Monday, September 14, 2009
My strangest gig so far
Tonight I went back to the club ran at the bar of the Theatre Royal in Stratford. It's a gig completely different from any other I know: the bar is huge, the night is free and people sit at the tables drinking, eating and often chatting, so you really need to fight for attention. The demographic is very young, very black and very very noisy, with laughter alternated not with the usual silence but with cheers or shouts of protest, American-style. Well, I had the strangest problem ever: I did very few jokes because people were laughing too much and didn't let me continue! It didn't feel as right as you might expect, though, it wasn't exciting or rewarding but felt actually very scary. I guess what made it so scary was the lack of control I was experiencing, the fact that I was getting a different and a bigger reaction from what I had bargained for. Sometimes they were even laughing at the set-ups, so if was clear that the balance between "laughing with" and "laughing at" this time was definitively screwed in favour of the second. I guess it was the opposite of a laugh of recognition: the vision of a geeky, bespectacled, grey-haired Italian with the strongest Italian accent attempting comedy in the most demographically unlikely of places was probably already enough. But fortunately there was a moment when I felt I managed to turn the tables and take control. The MC had done some jokes about Nigerians doing announcements on the tube, so I did my "learning English from the tube announcements" routine adding this time that "the problem with that method is that you pick up a Nigerian accent". That brought the house down, it was probably the biggest laugh I ever had.

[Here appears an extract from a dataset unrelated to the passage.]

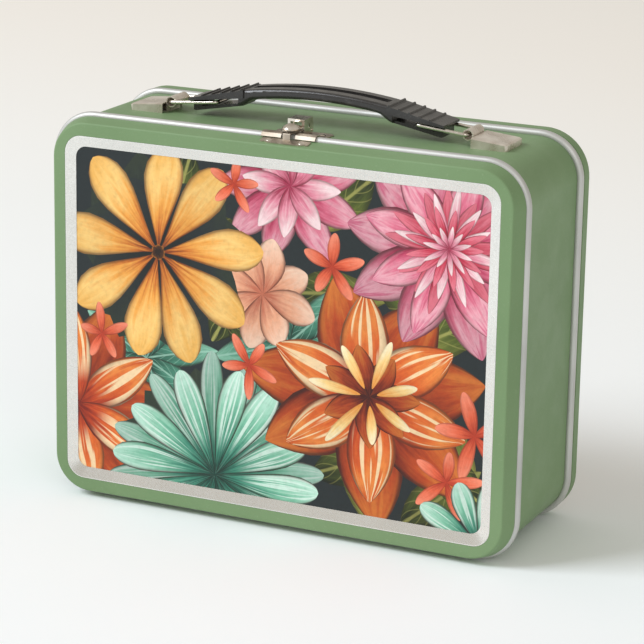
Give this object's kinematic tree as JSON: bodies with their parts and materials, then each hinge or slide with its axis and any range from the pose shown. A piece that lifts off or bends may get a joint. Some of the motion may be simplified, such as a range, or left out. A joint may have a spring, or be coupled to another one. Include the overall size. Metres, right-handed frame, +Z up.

Now that I think of it, it's as if I inconsciously realised that I was "laughed at" for being so incongrous with the environment and I reacted by turning that very experience into its comical opposite. After the gig, many people came to shake my hand and congratulate me, so I should definitively be very happy and proud of it, but I'm also still perturbed by the experience. It showed me a side of comedy I had never experienced so clearly before. And I wonder if I like that side and, if I do, what that says about me. As Nietzsche famously wrote: "when you look into the abyss, the abyss also looks into you".